The aughts produced a steady stream of ringtone-rap infused dance crazes powered by an industry desperate to stay afloat in the slippery economy of digital downloads. For every “Laffy Taffy,” which topped the Billboard Hot 100 in 2006, an equal and opposite Hip Hop Is Dead response resounded from staunch traditionalists like Nas. Movement was to be restricted to the tongue; never the hips. Even back when Diddy insisted on making us dance, he was certain to pair those Bad Boy remixes with requisite bad boys who chose to move in silence.
But time and time again, the body betrays what the mind obeys. This separation-desperation has always been suspect, especially when contextualized by the falsely contested history of electronic music’s Black origins. This is the sacred terrain Tyler is dancing in and around and all over. It’s evident in everything from his varying BPMs to the regional samples he chooses. “Don’t You Worry Baby” lifts a vocal from the ’90s booty-shake artist 12 Gauge’s “Let Me Ride.” On “I’ll Take Care of You” he has the nerve to sample “Knuck If You Buck,” a dance-floor classic in the recent canon of young negro spirituals. This kaleidoscopic collage of familiar stabs and ad-libs — the talk box homage to Roger Troutman on “Sucka Free”; the roller-rink “Set It Off” synths on “Don’t Tap The Glass / Tweakin'” — is an intentionally mixed bag. Maybe it’s meant to harken a total recall.

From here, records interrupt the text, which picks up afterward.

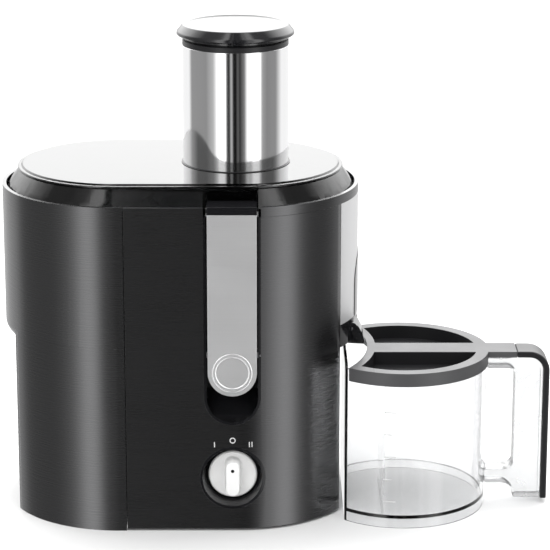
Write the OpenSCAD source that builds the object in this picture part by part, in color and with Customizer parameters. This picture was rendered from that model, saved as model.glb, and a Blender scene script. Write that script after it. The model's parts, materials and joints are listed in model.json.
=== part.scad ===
/* [Body] */
// Depth of the machine body, and the diameter of its round ends
body_depth = 184; // [165:1:225]
// How far the seam of the pulp container lies inside the radius of the body's ends
seam_inset = 9; // [6:1:12]
// Length of the pulp container
container_len = 98; // [80:1:118]
// Distance from the rotor's axis to the centre of the round right end
end_offset = 3; // [0:0.5:5]
// Height of the visible part of the feet
foot_h = 2; // [1:0.5:4]
// Height of the motor bay, from the underside to the top of its deck
motor_bay_h = 129; // [125:1:156]
// Height of the bowl bay, from the deck to the seat of the lid
bowl_bay_h = 119; // [104:1:143]
// Height of the rim above the seat of the lid
rim_h = 5.5; // [4:0.5:8]
// Thickness of the rim
rim_t = 3; // [2.5:0.1:4]
// Width of the ledge inside the rim
ledge_w = 3.5; // [3:0.5:4.5]
// Thickness of the moulded walls
wall = 2.5; // [2:0.1:3]
// Depth cut from the round end below the spout, where the jug stands
jug_cut = 14.5; // [12:0.5:17]
// Thickness of the steel side panel
panel_t = 1; // [0.6:0.1:1.4]
// Height of the spout opening band between the jug cut and the side panel
hood_h = 18; // [16:1:24]

/* [Chute and lid] */
// Bore of the feed chute
chute_bore = 75; // [60:1:78]
// Wall of the feed chute
chute_wall = 2.1; // [1.6:0.1:2.6]
// Wall of the steel sleeve round the chute
sleeve_t = 1; // [0.6:0.1:1.2]
// Height of the steel sleeve above the lid
sleeve_h = 91.5; // [70:1:110]
// Rim of the chute above the sleeve
chute_rim_h = 4; // [3:0.5:6]
// Distance from the lower end of the chute to the grating disc
chute_gap = 9; // [6:1:14]
// Height of the lid's platform above its seat
lid_h = 20; // [17:1:24]
// Thickness of the lid
lid_t = 2.2; // [1.8:0.1:2.8]
// Overall height of the pusher's cap
cap_h = 12; // [9:1:15]
// Overhang of the cap's flange beyond the sleeve
cap_over = 5; // [3:0.5:7]
// Gap between pusher and chute
pusher_gap = 0.5; // [0.4:0.1:0.8]

/* [Clamp] */
// Width of the clamp arm
clamp_w = 37; // [30:1:42]
// Distance from the rotor's axis to the clamp's middle, to the left
clamp_offset = 2; // [0:0.5:6]
// How far the clamp arm's round lower end reaches below the deck
clamp_low = 20.5; // [8.5:0.5:25.5]
// Height of the hinge pin above the arm's lower end
pin_up = 30; // [27:1:32]
// Radius of the hinge pin
pin_r = 2.25; // [1.5:0.25:2.5]
// How far the clamp's plate stands out from the body
clamp_out = 6; // [4:0.5:8]
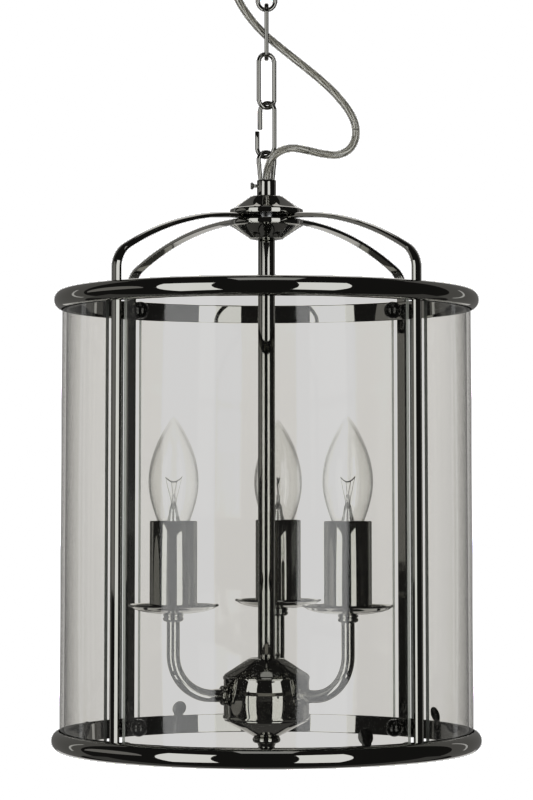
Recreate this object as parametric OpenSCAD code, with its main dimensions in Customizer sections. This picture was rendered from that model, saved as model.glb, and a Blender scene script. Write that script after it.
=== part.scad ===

Clearly, according to Tyler’s postmortem, he reads Black male stoicism as a glitch in our ever-loving system. And he’s here to hack our mainframe. To recode our software. Or loosen the cool/noose, as it were. It’s a frenetic message directed specifically at the hardheads. The proof is in the video for “Stop Playing With Me,” released the same day as the LP. In it, Tyler’s dripping in album-cover aesthetic, dressed like a retro b-boy rocking red leather and vintage Cazals, a matching Le Fleur trucker hat and gold grills. The video’s cameos offer the biggest co-sign: Lebron and Maverick Carter holding court with him in one shot, the Clipse brothers Malice and Pusha T, standing motionless while conveying approval in another. Dwarfed by mammoth booming speaker boxes in the background, the setting could be a rec room, or a cafeteria or a county dayroom. Either way, it’s reminiscent of the ’80s, of drug wars and crack babies, of rhymes and Ritalin. It’s kind of ironic: The era that made us so hard, perhaps to shield our bodies from the trauma, also made us hyperkinetic. ‘Cause, truth is, you couldn’t even score a girl’s digits if you didn’t know how to move something on the dancefloor. “This album was not made for sitting still,” Tyler’s artistic statement concludes. “Dancing, driving, running — any type of movement is recommended to maybe understand the spirit of it.”
Of course, there’s a whole musical history, beyond the confines of hip-hop, house or EDM, of Black folk in particular, using their bodies to express, to exhale, to extinguish, the joy, the burden, the pain. Turning pressure into pleasure before you explode can be as political as entering a polling booth to vote. It can also be a glorious escape from the nonsense. Choose your own liberation. Just don’t forget to jack your body.